Comments

Jay Gladwell wrote on 8/4/2006, 4:17 AM

You could, using Track Motion, it would be awfully time consuming to do. Why not just buy a background that rotates?


Chienworks wrote on 8/4/2006, 4:22 AM
Pan/Crop makes this trivially easy. Zoom in slightly so that the frame will always be inside the background image no matter what the rotation angle is. Set a keyframe at the end and enter a rotation angle. The image will now spin as it plays.
Jay Gladwell wrote on 8/4/2006, 4:25 AM

Or...

Do what Kelly suggests.


bevross wrote on 8/4/2006, 7:15 AM
Wouldn't you also have to use Track Motion? Pan/crop to resize and rotation angle is found in Track Motion. "Trivally easy" to get basic motion but I suppose takes some experience to get beyond trivial effects.

Grazie wrote on 8/4/2006, 9:10 AM
I've been saving this till later today - before I go t'pub.

In the example it shows the Sunburst thingie having a rotating BUT perspective.

I've just done this with Sony Chequerboard and used Pan/Crop Rotation on the event AND 3-D Track Motion to give a Perspective .. and it is rotating.

. ..
Grazie wrote on 8/4/2006, 9:33 AM
Actually .. another way is to have 2 tracks.

T1 - Parent TM Track

T2 - Child Generated Media Event

On the GenMed Apply anything that will give you some form of Sunburst . .I'm using LensFlare

Apply Rotation and Perspective to T1, then T2 will spin its Sunburst Lensflare - it works. And looks much better than the sample! Good ole Vegas!
Chienworks wrote on 8/4/2006, 10:14 AM
bevross, I suppose you could use track motion if you want to. It's not necessary though. I find Pan/Crop to be more reliable for this sort of thing. Pan/Crop also loses less quality when zooming and resizing.
bevross wrote on 8/4/2006, 12:19 PM
Chienworks: Sorry, the mpg link given at the top of the topic doesn't open for me but I presumed the question was about 3D motion? Does Pan/Crop do 3D rotation?
grh wrote on 8/4/2006, 2:30 PM
Unfortunately, the angle in Pan/Crop has a limit of (IIRC) -1440 to 1440 degrees, or a total of 8 revolutions. I'm not sure if track motion is different.

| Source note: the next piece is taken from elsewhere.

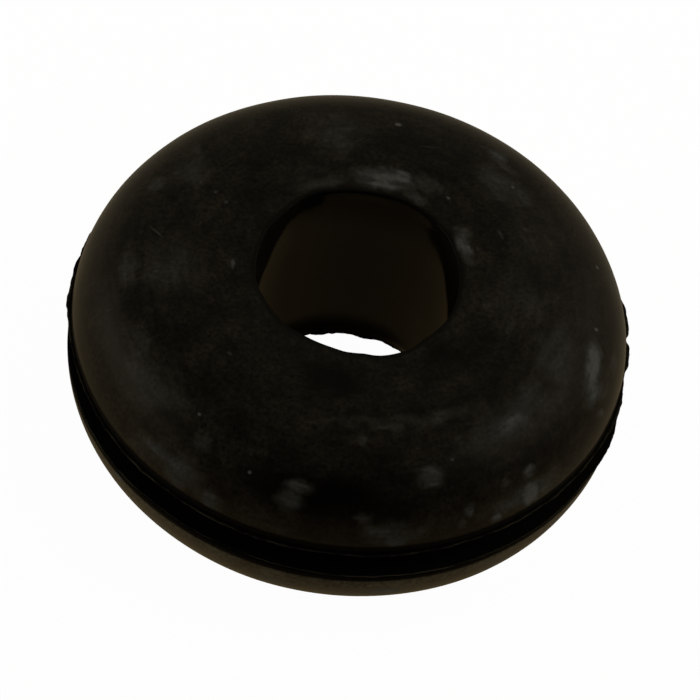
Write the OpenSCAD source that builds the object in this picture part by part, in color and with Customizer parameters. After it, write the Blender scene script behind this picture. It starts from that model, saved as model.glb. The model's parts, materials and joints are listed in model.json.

FWIW, I could have these two backwards, but there's a limit in there somewhere.
Grazie wrote on 8/4/2006, 2:49 PM
If you want more then pull the event and it will loop!
Chienworks wrote on 8/4/2006, 6:01 PM
bevross, no, the sample was a simple 2D rotation.
Chienworks wrote on 8/4/2006, 6:06 PM
grh: that's not much of a limitation. Say you wanted the rotation to last 1/2 a second at 30fps ... set the first keyframe at 0 degrees and then set one at frame 14 at 336 degrees. Then repeat 0° and 336° at frames 15 and 29, etc. Or, to do a little less work, set -1440° at frame 0 and 1416° at frame 239, then repeat at frames 240 and 479, etc.

Oh, and set keyframe smoothness to 0.000 before you start putting in keyframes!
grh wrote on 8/5/2006, 11:08 AM
My point is that (1) there _is_ a maximum and minimum that should be kept in mind, and (2) +/- 4 rotations total seems somewhat arbitrary, with respect to integer vs. fixed point vs. floating point data formats or data types (32-bit integer vs single precision vs. double precision). There's no obvious reason, technically, to limit the rotation to 1440 degrees in either direction. IMHO. But yes, clearly, keyframes get around the issue.